Santas, brujas e histéricas

21 ago 2017 / 11:12 H.

Mi madre, que es boticaria, cuenta que cuando se casó y decidió emplazar su farmacia en Castillo de Locubín, tuvo que hacerlo con la firma de mi padre. Ella, que había sido una estudiante sobresaliente, no podía firmar un contrato, abrir una cuenta bancaria, incluso realizar los necesarios pedidos de medicamentos sin el correspondiente consentimiento marital. No era la única, claro.
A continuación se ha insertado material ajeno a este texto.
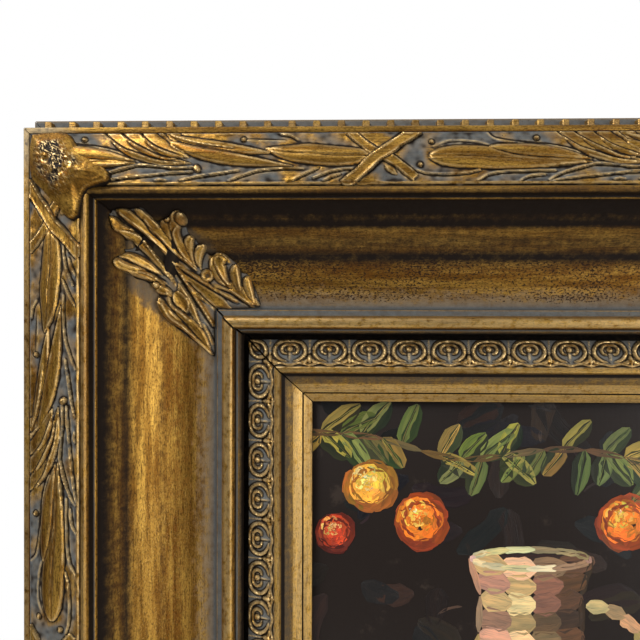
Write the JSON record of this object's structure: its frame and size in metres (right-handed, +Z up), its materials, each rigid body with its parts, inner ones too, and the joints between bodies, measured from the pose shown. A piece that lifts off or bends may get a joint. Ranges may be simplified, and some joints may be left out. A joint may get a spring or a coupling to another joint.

Las mujeres españolas hasta 1976 necesitaron la autorización de su marido para el ejercicio de sus derechos, de manera que más de la mitad de la población era considerada como una minoría incapacitada que no podía demostrar su valía ni acceder a puestos como abogada del Estado, fiscal, jueza, diplomática o notaria; una minoría silenciada a la que se le impedía el acceso a la cultura de los hombres, pues también se prohibía la coeducación en las escuelas; una minoría sumisa de mujeres criadas para ser hijas, madres y esposas.

Tampoco eso era nada nuevo. La semana pasada, siguiendo la ruta del cauce del río Eume hasta el Monasterio de Caaveiro desde donde se divisa un frondoso bosque autóctono, descubrí, entre unas ruinas muy dignamente restauradas, lo que se piensa podían haber sido cubículos en los que se encerraba y torturaba a personas sometidas a la Inquisición. En medio de tanto aislamiento creí en las meigas y en el enorme poder que debían sentir aquellos monjes sobre ellas. Históricamente el modelo social desarrollado por las élites eclesiásticas, políticas y económicas consideraba que el saber de las mujeres representaba una amenaza, especialmente porque tenían conocimientos sobre el control de la reproducción. Imagino que prescribir pócimas abortivas implicaba la posibilidad de ejercer una sexualidad más libre que ponía en riesgo la hegemonía masculina. Así, que las mujeres osaran elegir un camino distinto provocó tanta desconfianza en los hombres que Europa quedó cubierta de cenizas después de que miles de mujeres fueran quemadas en hogueras tras ser torturadas por ser diferentes. Porque las brujas no eran otra cosa que parteras, alquimistas, perfumistas, nodrizas o cocineras que tenían conocimiento de plantas, animales y minerales, y que prestaban un importante servicio a la comunidad. Asistencia ésta, que era interpretada por los grupos dominantes como un poder del Diablo.

En general, las religiones monoteístas se han esforzado mucho en condenar el deseo de la mujer y en tratar de constreñir el erotismo femenino a la tarea de la reproducción. Muchas mujeres, no obstante, supieron convertir la religión en su mejor aliada para disponer de una libertad que no podían obtener en el ámbito familiar. En ocasiones ser monja y estar enclaustrada de por vida era la única opción para disfrutar de cierta independencia para dedicarse al estudio de las artes, las letras y el conocimiento en general. Podía ser también que el encierro no fuera tan voluntario: Cuántas mujeres a lo largo de la historia no han sido encerradas en manicomios por culpa de su sexualidad. Ya en la antigua Grecia, un mito cuenta que el útero no está estático sino que deambula por el cuerpo de la mujer, causando enfermedades a la víctima cuando llega al pecho. De la raíz griega para útero: hystera, llega esa supuesta enfermedad que los griegos habían descrito como “útero ardiente”.

Así llegamos al siglo XIX donde la Histeria se convirtió en una especie de plaga que hizo que las mujeres, a causa de cualquier comportamiento extraño —ansiedad, irritabilidad, fantasías sexuales—, pasaran de la hoguera a la ducha fría de los manicomios. Y es que a pesar del paso de los siglos, aún no se consideraba a las mujeres seres sexuales. Mira por donde, en 1870, un médico británico, Joseph Mortimer Granville, harto de la tediosa tarea que acarreaba la técnica para paliar el “paroxismo histérico” de las mujeres, patentó, antes incluso que la plancha, el primer vibrador electro-mecánico con forma fálica que, a pesar de su tamaño considerable, fue todo un éxito pues lograba “aliviar” a las pacientes en menos de diez minutos de manera relativamente sencilla. A veces la vida regala cierta justicia poética.